Questionnaire localization 4.1 Validation: No. 4.2 Pre-test: Two rounds with in-depth qualitative interviews (in total 19 interviews) using different parts of the questionnaire and different versions of the announcing letter were carried out in June and August 2006. A pilot of the telephone interview was carried out in December 2006 (150 respondents). 4.3 Length of interview: The average duration of interview was 43 minutes, with a large variance according to the composition of the household and the complexity of the family structure and history of the respondent.
Sampling frame 1.1 Type of frame: Population register. 1.2 Frame coverage: Registered population of Norway. 1.3 Frame size: Total registered population of Norway on December 31st 2006. 1.4 Level of units available: Individuals.
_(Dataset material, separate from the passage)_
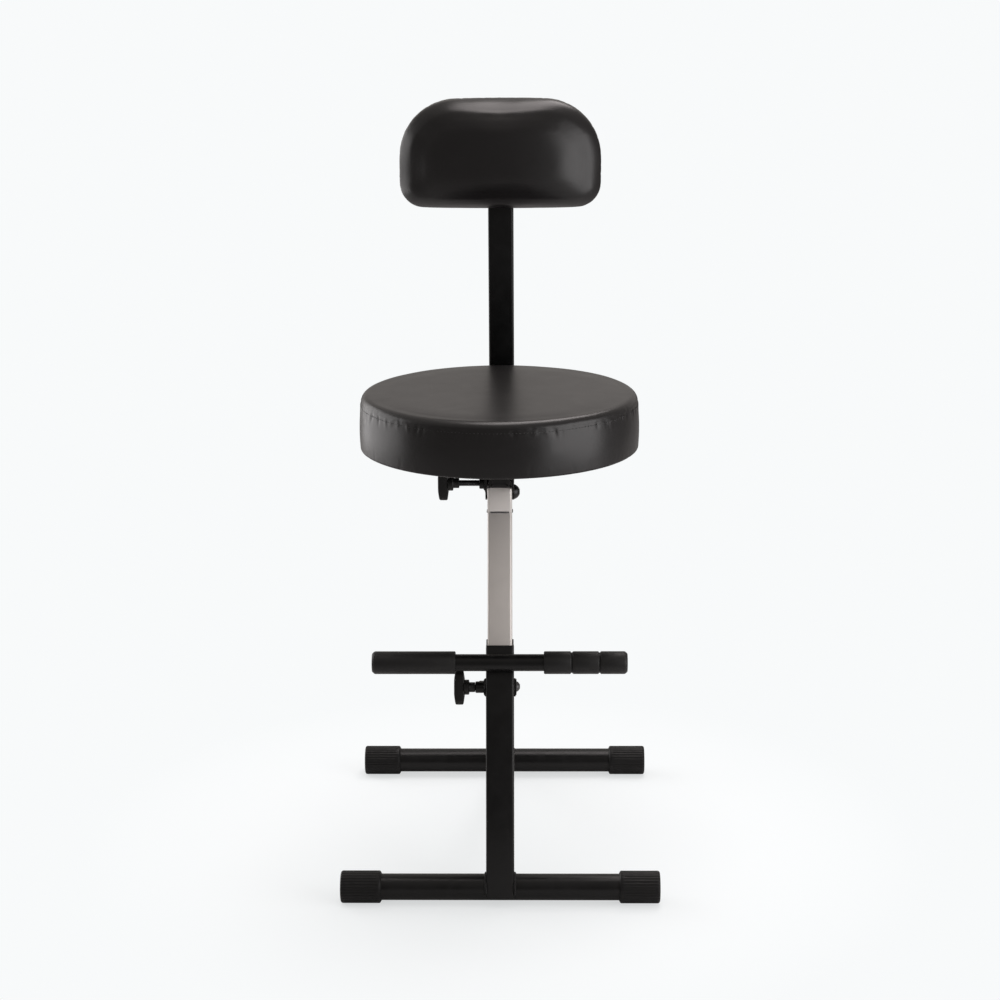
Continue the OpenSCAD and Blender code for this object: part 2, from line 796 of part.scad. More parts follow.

Sampling method 2.1 Sampling method type: Random probability sampling. 2.2 Sampling stage definition
- PSU: Regions (nuts 2).
- SSU: Centrality.
- TSU: Sex
- FSU: Age 2.3 Sampling stage size
- PSU: 7
- SSU: 2
- TSU: 2
- FSU: 3 2.4 Unit selection: Random number generator from 78 strata. 2.5 Final stage unit selection: Simple Random Sampling. 2.6 Within Household unit selection: None. 2.7 Stratification: NA 2.8 Sample size
- Starting size sample: 25,309.
- Aimed total size at Wave 1: 11,995.
- Aimed total size at Wave 3: 6,747. 2.9 Estimated Non-response
- Initial non-response: 35%.
- Yearly attrition: 25%.
- Non response measures: NA.
- Within household non-responses measures: None.